Problem to solve. Pull every "frame" line out of the data below.

Data shown.
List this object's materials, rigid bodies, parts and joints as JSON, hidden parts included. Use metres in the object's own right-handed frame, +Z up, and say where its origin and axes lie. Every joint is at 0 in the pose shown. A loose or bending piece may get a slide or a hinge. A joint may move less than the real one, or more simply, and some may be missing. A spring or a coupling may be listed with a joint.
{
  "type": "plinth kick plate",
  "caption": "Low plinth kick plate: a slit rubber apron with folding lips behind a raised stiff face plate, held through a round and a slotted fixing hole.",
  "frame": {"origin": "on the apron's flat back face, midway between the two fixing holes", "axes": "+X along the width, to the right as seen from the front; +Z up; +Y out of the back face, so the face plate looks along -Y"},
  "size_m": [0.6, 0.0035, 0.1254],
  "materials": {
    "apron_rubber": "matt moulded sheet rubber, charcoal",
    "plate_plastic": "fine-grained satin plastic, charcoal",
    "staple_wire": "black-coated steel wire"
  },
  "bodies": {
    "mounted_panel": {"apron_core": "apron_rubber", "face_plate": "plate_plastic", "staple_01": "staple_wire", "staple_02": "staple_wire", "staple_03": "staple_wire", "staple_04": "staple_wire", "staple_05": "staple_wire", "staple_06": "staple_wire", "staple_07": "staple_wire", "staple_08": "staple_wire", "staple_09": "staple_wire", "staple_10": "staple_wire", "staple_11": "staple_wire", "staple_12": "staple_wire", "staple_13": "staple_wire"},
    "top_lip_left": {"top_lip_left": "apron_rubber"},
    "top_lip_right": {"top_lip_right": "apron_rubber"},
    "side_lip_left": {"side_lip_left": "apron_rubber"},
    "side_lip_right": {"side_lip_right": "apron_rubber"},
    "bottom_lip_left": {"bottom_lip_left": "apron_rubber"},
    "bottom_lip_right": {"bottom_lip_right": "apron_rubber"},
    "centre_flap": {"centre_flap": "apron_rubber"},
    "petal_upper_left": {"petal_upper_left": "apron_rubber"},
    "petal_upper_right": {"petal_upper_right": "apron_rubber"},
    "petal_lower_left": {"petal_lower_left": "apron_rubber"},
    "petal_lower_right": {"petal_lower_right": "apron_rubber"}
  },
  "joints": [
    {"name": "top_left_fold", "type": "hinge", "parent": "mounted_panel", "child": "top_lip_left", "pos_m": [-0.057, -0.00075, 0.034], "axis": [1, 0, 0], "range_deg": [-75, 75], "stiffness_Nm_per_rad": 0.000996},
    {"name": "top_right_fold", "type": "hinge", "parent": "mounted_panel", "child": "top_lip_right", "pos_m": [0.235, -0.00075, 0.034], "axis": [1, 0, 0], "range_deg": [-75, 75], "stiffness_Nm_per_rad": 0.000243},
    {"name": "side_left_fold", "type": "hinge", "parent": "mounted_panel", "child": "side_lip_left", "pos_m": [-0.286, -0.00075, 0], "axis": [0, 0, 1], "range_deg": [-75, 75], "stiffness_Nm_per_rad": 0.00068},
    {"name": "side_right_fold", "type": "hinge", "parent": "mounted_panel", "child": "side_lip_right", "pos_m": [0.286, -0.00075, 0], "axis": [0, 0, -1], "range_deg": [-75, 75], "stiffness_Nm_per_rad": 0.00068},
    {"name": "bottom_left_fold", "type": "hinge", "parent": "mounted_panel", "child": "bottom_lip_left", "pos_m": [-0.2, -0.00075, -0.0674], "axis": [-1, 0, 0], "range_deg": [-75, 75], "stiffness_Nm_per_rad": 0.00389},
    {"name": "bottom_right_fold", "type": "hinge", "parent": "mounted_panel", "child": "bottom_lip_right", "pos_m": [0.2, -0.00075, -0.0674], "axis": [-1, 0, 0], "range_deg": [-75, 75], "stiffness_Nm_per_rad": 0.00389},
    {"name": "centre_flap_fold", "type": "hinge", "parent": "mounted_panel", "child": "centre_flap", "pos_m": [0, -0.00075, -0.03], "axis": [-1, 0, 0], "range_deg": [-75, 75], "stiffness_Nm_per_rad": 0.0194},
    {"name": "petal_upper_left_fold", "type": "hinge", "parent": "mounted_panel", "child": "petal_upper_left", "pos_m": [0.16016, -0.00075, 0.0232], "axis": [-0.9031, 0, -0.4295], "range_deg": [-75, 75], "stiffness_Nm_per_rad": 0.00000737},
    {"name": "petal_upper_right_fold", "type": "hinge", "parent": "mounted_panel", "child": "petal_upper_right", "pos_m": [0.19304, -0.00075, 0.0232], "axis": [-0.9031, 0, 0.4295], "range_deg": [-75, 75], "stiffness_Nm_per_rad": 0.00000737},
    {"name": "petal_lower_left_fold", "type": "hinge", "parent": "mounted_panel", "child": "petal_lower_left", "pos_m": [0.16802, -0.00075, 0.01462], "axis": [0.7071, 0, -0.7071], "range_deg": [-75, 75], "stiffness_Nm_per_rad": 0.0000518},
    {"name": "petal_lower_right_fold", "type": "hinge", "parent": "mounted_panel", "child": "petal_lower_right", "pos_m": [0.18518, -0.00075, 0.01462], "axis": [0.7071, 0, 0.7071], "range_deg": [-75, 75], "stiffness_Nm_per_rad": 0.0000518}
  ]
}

Finished exercise.
List this object's materials, rigid bodies, parts and joints as JSON, hidden parts included. Use metres in the object's own right-handed frame, +Z up, and say where its origin and axes lie. Every joint is at 0 in the pose shown. A loose or bending piece may get a slide or a hinge. A joint may move less than the real one, or more simply, and some may be missing. A spring or a coupling may be listed with a joint.
  "frame": {"origin": "on the apron's flat back face, midway between the two fixing holes", "axes": "+X along the width, to the right as seen from the front; +Z up; +Y out of the back face, so the face plate looks along -Y"},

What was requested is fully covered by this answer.